En Madrid hay millones de automovilistas que todos los días hablan de los problemas de sus vehículos con otros automovilistas, que a su vez cuentan lo que pasa con sus coches. Esos apasionados del volante que enrojecen de furia cuando otro se les cruza son voluntariosos padres o madres de familia que en su casa mantienen un candor del que carecen cuando se enfrentan a la terrible realidad del asfalto. Son ciudadanos a los que la ventanilla les agria el carácter, asesinos en potencia, suicidas posibles, gente que vive la cultura del alquitrán -¡la cultura del alquitrán!- como si fuera una droga inasible y carísima.Los coches han contribuido a aburrir a la sociedad contemporánea. Son como la televisión: un tema que iguala todas las tertulias, que hace hablar a todo el mundo en los mismos términos, de las mismas cosas, de idénticas preocupaciones. En Madrid han tratado de disuadir a los automovilistas de utilizar el coche para desplazarse en los trayectos cortos, e incluso en aquellos caminos de cercanías en los que los trenes se supone que son más eficaces. Pero lo hacen todo al revés: la ciudad es un atasco inhumano, formidable, y, para aliviarlo, en lugar de incrementar el gasto en el transporte público construyen nuevas vías en las saturadas autopistas. Aumenta la pituitaria de la gasolina, esa especie de pasión por llegar antes. Manuel Azaña tardaba dos días en terminar su paseo hasta Alcalá de Henares, y mientras iba en el transporte cansino de entonces se escribía El jardin de los frailes. Pero ahora vamos con un inalámbrico en los dedos y tratando de llegar antes de salir.

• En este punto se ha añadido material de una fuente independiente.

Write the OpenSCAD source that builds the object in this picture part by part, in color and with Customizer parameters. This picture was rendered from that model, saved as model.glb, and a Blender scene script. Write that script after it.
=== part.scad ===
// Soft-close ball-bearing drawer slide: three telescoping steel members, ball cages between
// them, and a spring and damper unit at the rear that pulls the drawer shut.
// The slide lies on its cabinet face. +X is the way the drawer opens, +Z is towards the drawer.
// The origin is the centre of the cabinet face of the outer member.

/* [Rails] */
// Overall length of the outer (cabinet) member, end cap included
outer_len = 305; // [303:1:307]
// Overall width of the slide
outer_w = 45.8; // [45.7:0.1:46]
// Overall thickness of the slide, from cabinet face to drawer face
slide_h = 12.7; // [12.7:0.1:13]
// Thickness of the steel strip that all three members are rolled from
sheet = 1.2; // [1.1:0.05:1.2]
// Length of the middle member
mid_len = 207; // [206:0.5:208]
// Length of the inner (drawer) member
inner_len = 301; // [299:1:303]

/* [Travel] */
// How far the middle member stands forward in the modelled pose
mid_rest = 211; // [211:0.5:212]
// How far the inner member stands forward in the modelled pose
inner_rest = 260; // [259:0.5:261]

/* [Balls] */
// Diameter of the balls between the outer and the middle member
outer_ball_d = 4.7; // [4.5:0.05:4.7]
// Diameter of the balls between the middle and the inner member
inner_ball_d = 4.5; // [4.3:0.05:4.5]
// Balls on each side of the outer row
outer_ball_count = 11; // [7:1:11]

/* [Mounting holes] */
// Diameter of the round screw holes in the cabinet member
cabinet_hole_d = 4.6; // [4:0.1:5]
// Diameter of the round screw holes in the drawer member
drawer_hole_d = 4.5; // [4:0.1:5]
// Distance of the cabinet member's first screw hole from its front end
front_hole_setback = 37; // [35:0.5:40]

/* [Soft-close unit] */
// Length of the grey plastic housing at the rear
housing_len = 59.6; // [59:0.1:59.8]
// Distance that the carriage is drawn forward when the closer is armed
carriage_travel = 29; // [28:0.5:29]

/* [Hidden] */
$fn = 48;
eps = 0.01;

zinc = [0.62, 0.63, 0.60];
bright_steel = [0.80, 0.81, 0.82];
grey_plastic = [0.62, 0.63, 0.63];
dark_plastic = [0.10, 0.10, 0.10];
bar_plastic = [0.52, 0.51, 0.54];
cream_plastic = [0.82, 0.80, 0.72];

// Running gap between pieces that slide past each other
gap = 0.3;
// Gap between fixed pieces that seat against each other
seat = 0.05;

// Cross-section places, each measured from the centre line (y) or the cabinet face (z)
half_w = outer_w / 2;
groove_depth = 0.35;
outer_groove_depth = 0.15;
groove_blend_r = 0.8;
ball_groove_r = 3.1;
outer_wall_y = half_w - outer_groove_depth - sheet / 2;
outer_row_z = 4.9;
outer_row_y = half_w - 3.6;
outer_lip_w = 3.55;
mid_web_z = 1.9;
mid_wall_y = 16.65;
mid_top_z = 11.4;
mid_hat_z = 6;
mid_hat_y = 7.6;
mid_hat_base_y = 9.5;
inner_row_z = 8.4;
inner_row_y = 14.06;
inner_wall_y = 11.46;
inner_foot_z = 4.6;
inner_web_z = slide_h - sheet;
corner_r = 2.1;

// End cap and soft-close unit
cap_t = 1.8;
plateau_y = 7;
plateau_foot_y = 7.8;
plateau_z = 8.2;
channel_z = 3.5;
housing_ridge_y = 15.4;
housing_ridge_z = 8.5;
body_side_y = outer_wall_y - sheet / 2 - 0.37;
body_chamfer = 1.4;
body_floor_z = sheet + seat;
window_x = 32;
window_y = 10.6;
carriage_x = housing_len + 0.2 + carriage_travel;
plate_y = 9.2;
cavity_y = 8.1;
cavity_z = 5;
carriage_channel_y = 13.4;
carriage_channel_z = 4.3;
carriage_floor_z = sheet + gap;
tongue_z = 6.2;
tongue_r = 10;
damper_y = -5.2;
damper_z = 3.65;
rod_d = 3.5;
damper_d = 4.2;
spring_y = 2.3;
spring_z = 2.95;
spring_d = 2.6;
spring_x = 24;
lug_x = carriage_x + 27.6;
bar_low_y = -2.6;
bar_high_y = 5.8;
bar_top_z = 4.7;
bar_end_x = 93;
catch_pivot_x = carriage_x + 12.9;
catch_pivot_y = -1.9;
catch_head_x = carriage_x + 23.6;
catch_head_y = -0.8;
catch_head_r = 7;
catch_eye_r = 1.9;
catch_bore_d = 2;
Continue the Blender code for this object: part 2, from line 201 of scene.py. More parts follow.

Yo no sé para qué hacen tantas autopistas. Ante ese desatino brutal que convoca coches en las grandes ciudades habría que hacer una modesta proposición, probablemente para tirarla a la basura: si usar transporte público, incluido el taxi, desgravara, es posible que alguna vez se descongestionara el tráfico y las ciudades serían aquella cosa verde por las que paseaban niños al atardecer de las madres.

Madrid es, por ahora, una ciudad de alquitrán en la que hay un hombre que insulta a otro desde un vehículo. En medio estamos los peatones perplejos. Y al final hay un destino al que la gente quiere llegar a toda costa. Para volver en seguida a toda prisa. ¿Y si no fuéramos a ningún lado y convirtiéramos la ciudad en un parque? Terminarían cobrando la entrada.